Los tres fenómenos de inadaptación distinguen al siglo que pasó y a este en el que vivimos.

La inadaptación total está representada por todas aquellas fuerzas a las que es costumbre llamar reaccionarias; no es sin razón el título, pero el alcance es, en general, mal apreciado, y el apodo cabe a más individuos y a más corrientes que a aquellas a las que usualmente se aplica. Un sistema como la Iglesia Católica no tiene, por ejemplo, razón de existir en un período definido y tipificado por la actividad científica. Su persistencia es una insistencia. Su propia permanencia, por pasiva que fuese, era, ya de sí, una reacción, en el pleno sentido del término. Hasta aquí estarán de acuerdo conmigo los individuos a los que es costumbre designar como avanzados.
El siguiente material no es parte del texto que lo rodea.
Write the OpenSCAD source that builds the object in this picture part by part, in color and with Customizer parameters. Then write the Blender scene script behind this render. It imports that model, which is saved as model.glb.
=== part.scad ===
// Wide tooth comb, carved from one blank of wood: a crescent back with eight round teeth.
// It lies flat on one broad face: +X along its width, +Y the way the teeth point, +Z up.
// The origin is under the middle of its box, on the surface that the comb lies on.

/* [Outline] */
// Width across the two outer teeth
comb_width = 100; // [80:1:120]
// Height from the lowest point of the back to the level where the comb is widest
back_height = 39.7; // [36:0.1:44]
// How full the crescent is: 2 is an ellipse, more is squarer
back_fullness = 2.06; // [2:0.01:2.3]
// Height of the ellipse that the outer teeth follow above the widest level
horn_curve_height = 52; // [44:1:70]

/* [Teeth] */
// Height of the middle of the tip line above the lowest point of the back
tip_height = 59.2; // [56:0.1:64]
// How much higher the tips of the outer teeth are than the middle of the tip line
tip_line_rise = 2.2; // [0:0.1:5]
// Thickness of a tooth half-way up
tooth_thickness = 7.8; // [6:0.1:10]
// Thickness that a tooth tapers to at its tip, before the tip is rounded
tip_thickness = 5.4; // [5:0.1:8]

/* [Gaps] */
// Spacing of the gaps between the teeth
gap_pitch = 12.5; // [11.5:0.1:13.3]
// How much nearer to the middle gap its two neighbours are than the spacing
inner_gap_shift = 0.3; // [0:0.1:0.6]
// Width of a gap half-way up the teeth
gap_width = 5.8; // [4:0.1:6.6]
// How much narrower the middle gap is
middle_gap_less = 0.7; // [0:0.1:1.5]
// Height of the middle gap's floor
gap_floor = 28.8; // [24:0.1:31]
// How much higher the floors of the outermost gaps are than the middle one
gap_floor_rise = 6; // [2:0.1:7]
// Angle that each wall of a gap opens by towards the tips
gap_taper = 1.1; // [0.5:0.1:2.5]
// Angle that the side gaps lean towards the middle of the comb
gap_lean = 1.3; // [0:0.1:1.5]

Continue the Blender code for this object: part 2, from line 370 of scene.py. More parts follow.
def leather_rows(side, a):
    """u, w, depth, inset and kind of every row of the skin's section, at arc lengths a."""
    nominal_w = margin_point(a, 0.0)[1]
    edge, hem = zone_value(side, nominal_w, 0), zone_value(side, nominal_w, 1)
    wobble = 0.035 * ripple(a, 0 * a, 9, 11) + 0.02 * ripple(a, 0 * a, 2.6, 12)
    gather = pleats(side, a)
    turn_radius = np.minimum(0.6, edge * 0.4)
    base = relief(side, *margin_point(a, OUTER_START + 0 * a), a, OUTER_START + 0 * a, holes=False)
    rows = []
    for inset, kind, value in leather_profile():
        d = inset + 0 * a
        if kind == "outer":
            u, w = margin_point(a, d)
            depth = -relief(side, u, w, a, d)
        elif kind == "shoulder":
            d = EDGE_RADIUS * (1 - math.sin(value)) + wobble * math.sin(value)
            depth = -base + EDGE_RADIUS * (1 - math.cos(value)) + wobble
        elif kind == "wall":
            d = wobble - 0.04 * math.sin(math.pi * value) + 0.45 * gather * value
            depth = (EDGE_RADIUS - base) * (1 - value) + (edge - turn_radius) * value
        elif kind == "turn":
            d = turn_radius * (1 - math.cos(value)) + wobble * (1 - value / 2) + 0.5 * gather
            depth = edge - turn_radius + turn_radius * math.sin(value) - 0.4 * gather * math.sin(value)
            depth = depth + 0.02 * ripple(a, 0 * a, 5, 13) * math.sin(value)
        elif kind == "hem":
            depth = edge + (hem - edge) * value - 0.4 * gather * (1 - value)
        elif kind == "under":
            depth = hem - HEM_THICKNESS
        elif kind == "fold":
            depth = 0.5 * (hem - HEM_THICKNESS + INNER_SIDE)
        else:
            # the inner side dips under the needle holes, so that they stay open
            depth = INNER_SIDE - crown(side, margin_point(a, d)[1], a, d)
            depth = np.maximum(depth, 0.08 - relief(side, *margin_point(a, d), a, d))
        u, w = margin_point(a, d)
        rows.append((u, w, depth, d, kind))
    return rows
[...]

Pero yo no quiero ese acuerdo. Vamos a extender el examen, y se verá que, como dije más arriba, la aplicación del término «reaccionario» es mucho más amplia de lo que se juzga. Verificamos qué es en el campo religioso; examinemos ahora qué fenómenos corresponden en el campo político. Parecerá, a primera vista, que son reaccionarios, muy simplemente, los sistemas que aboguen, por ejemplo, por el absolutismo regio. El absolutismo regio es, sin embargo, tan solo un tipo de esos sistemas. La esencia de ellos es otra. Si alguna cosa la ciencia impone, como base política, es que se repare en las divergencias nacionales, creadas, primero por situación geográfica, segundo por situación histórica. Todo cuanto se oponga a esta tesis es reaccionario en política. Se comienza a ver cuán amplia es la aplicación del principio, tan pronto como se comienza a profundizar. Otra cosa la ciencia impone en este campo: la necesidad de adaptación al medio, que es la norma general de la civilización. Así, mientras que, por un lado, hace asentar la tesis política en un nacionalismo científico, por otro hace asentar esa tesis en un internacionalismo igualmente científico, representando la adaptación de ese nacionalismo al espíritu de la época.